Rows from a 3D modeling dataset
--- begin ---

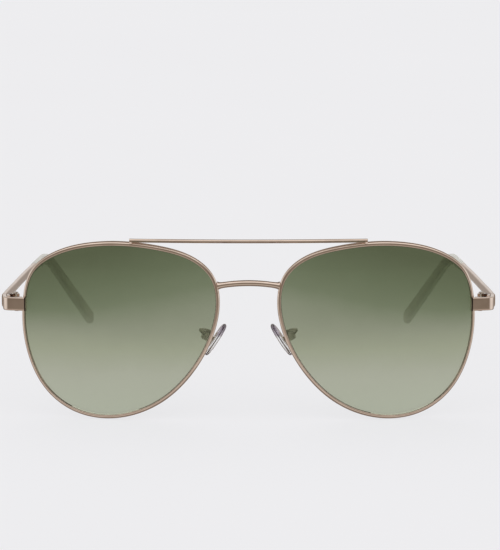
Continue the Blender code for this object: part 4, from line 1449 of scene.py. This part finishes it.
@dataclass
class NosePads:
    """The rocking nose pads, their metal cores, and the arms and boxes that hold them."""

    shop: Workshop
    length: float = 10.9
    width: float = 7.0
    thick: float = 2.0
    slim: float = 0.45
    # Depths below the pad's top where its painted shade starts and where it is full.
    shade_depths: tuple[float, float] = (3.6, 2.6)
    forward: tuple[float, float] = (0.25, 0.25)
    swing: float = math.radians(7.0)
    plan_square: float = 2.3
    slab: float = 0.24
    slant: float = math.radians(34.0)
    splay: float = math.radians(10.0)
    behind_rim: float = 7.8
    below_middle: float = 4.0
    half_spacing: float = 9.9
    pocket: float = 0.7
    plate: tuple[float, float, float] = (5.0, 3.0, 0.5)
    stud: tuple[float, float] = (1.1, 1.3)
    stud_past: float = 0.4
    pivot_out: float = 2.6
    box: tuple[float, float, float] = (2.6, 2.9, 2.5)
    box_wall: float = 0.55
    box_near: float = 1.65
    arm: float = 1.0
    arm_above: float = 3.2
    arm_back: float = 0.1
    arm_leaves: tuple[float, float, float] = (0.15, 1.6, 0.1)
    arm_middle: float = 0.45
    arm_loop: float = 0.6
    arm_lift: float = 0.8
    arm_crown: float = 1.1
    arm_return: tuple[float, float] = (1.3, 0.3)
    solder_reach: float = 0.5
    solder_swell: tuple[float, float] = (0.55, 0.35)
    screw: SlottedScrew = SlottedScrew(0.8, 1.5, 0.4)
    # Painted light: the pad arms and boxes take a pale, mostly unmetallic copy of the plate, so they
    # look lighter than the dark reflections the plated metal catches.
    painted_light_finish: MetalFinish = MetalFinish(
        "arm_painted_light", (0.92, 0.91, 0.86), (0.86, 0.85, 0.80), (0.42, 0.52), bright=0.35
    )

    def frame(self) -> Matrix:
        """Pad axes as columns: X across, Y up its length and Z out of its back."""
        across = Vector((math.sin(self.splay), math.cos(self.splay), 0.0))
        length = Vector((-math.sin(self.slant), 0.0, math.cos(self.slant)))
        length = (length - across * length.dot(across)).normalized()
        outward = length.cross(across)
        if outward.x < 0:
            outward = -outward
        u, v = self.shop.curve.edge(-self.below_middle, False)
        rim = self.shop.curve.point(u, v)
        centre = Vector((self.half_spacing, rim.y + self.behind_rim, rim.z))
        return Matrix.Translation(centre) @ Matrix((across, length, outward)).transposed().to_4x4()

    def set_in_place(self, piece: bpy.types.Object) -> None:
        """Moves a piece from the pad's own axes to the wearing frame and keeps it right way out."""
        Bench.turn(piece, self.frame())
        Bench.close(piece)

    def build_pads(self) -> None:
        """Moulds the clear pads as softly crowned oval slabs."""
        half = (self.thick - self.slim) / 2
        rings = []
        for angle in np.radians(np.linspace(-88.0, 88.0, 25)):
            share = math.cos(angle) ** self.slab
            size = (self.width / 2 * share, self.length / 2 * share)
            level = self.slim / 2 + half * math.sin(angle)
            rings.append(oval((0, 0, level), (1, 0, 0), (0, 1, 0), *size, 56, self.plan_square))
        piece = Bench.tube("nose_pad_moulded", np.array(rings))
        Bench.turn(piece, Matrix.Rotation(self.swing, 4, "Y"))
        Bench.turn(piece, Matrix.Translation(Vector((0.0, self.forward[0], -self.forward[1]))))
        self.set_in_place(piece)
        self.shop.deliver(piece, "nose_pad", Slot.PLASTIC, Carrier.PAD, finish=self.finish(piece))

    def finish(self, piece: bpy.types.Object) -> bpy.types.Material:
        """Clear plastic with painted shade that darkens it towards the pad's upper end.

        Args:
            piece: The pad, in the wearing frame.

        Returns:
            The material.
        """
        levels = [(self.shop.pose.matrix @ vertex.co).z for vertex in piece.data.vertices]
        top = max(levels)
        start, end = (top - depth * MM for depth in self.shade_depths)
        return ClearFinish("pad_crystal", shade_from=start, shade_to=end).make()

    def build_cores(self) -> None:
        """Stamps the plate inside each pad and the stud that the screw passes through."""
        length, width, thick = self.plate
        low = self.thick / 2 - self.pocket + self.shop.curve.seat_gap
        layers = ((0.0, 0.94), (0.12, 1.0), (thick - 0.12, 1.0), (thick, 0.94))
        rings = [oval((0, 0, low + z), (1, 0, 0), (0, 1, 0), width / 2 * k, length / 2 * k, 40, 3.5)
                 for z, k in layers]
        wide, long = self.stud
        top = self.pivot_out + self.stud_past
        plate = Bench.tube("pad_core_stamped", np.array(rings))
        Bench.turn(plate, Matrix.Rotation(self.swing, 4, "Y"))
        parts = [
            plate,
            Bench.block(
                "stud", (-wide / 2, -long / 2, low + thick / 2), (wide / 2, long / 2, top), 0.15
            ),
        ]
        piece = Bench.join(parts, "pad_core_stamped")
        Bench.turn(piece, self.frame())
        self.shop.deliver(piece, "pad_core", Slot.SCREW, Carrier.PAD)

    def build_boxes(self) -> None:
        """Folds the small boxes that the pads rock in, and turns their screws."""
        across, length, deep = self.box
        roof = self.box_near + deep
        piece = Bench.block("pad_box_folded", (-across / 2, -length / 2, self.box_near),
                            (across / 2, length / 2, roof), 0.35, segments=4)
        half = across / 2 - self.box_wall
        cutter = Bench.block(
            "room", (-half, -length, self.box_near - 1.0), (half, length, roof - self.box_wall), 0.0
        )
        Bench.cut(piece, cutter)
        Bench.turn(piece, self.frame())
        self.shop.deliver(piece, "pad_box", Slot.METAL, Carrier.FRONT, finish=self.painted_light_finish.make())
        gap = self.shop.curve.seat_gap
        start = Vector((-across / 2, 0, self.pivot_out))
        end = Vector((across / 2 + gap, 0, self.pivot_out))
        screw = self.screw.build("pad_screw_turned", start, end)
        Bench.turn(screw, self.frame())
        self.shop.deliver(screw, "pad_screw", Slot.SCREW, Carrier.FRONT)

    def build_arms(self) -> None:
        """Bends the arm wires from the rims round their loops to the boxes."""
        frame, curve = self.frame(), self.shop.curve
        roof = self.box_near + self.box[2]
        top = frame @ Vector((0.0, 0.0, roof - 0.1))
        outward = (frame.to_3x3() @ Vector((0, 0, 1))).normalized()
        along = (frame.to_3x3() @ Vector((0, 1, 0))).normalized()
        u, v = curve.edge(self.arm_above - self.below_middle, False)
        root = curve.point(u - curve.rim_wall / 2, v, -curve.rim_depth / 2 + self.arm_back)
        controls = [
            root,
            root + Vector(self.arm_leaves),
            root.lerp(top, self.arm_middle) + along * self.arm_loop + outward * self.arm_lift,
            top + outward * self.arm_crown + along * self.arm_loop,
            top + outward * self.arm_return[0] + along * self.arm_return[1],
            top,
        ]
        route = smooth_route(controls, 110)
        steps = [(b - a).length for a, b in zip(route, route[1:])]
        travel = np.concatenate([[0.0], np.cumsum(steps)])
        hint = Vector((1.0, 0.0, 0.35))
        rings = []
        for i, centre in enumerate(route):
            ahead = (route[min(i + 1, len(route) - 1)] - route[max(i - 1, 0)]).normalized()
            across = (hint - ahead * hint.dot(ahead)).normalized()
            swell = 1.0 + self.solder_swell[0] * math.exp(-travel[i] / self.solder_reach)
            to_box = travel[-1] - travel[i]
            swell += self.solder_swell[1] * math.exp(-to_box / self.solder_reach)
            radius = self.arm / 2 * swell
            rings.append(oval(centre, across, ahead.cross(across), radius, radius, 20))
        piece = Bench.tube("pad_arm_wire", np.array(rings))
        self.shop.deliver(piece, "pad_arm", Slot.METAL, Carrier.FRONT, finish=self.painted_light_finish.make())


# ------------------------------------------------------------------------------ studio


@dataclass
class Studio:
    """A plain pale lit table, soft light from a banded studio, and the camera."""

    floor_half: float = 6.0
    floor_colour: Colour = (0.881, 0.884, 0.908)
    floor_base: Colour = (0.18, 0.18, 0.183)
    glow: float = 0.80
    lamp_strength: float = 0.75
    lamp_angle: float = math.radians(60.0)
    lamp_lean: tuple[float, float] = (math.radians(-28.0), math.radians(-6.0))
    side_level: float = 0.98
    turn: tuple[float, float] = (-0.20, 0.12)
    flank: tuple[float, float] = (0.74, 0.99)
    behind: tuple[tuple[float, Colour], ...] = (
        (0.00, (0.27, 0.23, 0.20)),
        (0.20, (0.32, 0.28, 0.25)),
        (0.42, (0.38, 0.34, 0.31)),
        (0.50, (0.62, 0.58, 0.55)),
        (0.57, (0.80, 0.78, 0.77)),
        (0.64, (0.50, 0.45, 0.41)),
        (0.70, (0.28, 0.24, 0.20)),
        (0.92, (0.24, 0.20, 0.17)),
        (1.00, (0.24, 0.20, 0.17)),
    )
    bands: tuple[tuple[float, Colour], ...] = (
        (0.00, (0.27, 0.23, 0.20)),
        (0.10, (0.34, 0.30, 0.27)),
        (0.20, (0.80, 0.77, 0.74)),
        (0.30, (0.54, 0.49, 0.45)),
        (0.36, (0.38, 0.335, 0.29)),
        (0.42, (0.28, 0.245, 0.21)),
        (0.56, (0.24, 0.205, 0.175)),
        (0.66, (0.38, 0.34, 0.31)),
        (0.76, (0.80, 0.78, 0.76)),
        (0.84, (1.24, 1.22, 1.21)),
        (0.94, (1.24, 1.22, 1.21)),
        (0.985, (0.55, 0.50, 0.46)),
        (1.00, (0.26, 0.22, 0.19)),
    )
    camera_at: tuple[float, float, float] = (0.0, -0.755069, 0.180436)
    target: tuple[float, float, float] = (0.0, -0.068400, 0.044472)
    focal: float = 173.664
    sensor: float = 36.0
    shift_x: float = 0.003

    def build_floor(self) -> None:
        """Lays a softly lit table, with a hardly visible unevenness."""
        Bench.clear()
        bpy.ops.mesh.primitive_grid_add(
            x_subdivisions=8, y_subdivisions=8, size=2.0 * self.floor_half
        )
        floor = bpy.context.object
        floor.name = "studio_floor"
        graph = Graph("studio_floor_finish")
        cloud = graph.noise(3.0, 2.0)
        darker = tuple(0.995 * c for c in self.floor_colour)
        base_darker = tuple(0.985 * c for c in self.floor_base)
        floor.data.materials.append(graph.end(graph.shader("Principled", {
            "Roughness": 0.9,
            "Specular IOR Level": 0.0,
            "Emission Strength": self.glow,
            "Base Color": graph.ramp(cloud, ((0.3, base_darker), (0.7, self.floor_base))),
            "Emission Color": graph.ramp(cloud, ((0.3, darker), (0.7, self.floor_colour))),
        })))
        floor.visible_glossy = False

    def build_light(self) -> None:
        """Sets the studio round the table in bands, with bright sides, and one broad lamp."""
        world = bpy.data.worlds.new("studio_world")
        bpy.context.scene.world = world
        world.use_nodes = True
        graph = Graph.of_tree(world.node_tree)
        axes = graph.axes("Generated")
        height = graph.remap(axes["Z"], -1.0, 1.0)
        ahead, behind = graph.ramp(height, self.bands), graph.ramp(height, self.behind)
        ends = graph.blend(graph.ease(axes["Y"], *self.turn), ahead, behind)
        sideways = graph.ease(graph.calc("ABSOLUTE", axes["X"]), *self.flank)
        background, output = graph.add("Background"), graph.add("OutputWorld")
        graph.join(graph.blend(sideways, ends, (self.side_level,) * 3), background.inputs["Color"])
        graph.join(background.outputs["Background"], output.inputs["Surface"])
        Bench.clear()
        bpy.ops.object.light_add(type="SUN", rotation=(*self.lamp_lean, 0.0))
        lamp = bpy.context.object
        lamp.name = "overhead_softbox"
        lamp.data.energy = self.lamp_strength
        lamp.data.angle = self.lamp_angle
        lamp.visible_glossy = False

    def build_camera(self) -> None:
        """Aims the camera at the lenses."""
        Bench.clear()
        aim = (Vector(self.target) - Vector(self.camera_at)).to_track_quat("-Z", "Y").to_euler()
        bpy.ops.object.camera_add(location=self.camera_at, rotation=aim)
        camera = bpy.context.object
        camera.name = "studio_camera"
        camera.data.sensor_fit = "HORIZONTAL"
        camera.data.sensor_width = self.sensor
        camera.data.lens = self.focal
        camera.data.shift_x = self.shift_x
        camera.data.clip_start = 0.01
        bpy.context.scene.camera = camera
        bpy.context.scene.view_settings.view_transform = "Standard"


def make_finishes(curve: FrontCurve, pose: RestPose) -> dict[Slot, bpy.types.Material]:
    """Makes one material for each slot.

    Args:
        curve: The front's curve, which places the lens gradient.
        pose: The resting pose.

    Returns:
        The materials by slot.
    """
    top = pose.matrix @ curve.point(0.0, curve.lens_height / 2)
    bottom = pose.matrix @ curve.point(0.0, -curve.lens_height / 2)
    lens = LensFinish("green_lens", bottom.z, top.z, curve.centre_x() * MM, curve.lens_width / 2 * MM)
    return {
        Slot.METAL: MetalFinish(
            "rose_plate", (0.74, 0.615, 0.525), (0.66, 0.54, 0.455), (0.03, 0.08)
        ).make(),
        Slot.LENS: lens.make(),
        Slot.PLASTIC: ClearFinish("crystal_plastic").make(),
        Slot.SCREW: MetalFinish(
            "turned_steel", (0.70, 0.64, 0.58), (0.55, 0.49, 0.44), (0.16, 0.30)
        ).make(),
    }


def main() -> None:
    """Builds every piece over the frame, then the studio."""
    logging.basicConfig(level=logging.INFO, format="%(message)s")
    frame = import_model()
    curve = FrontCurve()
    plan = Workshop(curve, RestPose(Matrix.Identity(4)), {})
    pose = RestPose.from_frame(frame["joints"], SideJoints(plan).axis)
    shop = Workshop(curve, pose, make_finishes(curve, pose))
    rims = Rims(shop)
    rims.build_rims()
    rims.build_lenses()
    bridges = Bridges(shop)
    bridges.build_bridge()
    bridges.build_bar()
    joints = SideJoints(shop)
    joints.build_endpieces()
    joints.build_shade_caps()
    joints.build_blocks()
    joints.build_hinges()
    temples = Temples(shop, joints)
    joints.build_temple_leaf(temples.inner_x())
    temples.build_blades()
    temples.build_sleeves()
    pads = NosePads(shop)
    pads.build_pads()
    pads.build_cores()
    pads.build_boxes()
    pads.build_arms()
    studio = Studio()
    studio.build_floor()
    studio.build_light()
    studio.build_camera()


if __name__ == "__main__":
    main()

--- end ---
--- begin ---

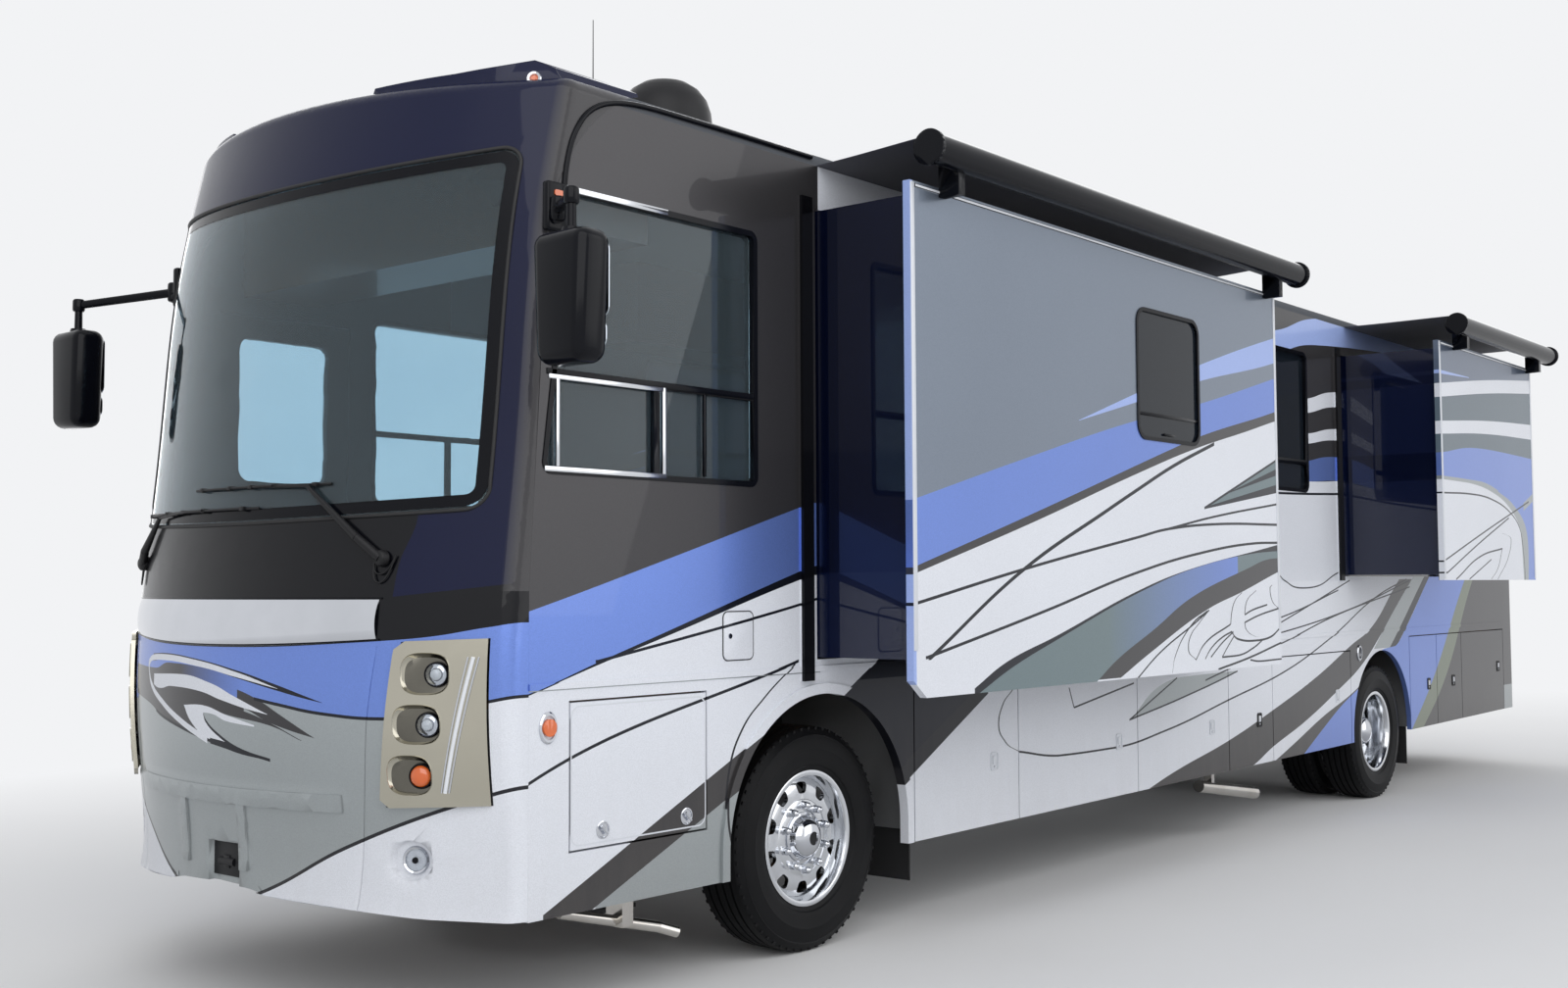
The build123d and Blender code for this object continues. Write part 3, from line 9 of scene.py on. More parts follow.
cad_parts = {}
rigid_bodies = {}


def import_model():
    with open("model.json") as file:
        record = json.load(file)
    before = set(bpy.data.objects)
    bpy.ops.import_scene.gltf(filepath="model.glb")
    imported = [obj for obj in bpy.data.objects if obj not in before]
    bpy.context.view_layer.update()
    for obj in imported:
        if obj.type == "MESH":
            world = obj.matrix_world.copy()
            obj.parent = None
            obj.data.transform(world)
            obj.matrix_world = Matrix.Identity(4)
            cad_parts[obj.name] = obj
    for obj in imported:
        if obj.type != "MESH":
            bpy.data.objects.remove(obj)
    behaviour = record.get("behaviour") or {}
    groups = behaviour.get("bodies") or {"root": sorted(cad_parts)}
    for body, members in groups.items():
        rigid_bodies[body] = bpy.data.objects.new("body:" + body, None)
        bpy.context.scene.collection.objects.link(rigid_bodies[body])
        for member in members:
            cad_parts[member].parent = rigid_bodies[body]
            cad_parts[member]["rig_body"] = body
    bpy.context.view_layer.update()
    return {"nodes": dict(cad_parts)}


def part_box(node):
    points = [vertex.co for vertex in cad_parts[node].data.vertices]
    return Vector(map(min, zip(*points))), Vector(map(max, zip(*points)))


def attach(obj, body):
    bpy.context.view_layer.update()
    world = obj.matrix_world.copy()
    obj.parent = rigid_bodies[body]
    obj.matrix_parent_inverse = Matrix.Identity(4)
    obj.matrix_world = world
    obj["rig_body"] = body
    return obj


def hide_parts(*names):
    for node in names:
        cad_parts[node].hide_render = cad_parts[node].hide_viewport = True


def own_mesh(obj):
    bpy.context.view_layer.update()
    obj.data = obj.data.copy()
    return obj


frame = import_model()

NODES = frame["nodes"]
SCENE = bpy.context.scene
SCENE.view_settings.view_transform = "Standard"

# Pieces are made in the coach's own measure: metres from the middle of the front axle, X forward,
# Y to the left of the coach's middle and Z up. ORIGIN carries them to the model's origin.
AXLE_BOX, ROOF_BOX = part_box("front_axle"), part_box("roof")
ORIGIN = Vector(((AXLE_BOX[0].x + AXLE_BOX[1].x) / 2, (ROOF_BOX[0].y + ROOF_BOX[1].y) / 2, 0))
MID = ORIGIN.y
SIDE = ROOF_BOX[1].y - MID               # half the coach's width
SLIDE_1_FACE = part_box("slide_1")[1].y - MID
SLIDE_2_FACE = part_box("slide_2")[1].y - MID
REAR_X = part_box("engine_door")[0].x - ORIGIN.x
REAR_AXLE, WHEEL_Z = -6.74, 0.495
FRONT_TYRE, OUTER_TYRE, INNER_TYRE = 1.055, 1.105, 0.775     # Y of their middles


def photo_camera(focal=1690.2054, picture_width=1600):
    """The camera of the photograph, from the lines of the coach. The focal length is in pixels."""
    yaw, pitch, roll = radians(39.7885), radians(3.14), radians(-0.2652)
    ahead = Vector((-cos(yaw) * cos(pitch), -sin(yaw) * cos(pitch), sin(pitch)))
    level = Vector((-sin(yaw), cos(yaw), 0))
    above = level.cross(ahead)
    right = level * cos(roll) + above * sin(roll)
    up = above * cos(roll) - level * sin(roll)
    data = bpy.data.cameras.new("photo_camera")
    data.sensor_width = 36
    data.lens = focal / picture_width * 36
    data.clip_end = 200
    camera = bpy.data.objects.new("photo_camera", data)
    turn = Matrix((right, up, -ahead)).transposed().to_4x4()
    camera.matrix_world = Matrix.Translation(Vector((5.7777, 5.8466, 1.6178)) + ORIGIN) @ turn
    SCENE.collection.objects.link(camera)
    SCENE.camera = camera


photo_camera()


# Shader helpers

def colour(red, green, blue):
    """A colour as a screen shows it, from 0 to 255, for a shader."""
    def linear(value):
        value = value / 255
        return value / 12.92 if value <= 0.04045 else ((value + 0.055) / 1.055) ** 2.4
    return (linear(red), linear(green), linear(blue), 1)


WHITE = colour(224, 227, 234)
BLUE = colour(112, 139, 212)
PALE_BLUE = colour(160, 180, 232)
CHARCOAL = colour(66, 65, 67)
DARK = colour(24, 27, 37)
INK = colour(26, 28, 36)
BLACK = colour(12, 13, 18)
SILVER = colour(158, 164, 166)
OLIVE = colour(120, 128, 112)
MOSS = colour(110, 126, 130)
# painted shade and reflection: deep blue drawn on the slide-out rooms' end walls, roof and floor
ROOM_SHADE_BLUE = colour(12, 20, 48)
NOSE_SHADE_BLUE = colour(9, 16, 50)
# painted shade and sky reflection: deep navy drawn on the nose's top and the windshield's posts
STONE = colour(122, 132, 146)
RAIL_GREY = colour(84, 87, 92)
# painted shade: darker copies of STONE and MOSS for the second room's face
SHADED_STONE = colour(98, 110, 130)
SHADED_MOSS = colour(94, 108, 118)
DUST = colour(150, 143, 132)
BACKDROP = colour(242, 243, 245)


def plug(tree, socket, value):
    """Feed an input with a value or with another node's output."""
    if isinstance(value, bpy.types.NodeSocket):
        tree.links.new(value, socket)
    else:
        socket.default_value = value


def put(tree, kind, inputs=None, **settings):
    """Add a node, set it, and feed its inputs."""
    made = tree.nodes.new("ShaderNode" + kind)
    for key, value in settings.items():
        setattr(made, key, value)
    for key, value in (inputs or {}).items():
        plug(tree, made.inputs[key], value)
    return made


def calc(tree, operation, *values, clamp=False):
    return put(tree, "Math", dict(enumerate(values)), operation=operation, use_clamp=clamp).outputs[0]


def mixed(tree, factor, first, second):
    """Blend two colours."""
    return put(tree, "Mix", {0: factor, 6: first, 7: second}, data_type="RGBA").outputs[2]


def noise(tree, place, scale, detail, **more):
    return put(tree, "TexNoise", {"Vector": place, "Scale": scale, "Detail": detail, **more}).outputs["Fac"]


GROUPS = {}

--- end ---

Only the lines from the one bearing "Continue the Blender" through the one bearing "nose pads, their" should be repeated, exactly as given.

→ Task solution:
Continue the Blender code for this object: part 4, from line 1449 of scene.py. This part finishes it.
@dataclass
class NosePads:
    """The rocking nose pads, their metal cores, and the arms and boxes that hold them."""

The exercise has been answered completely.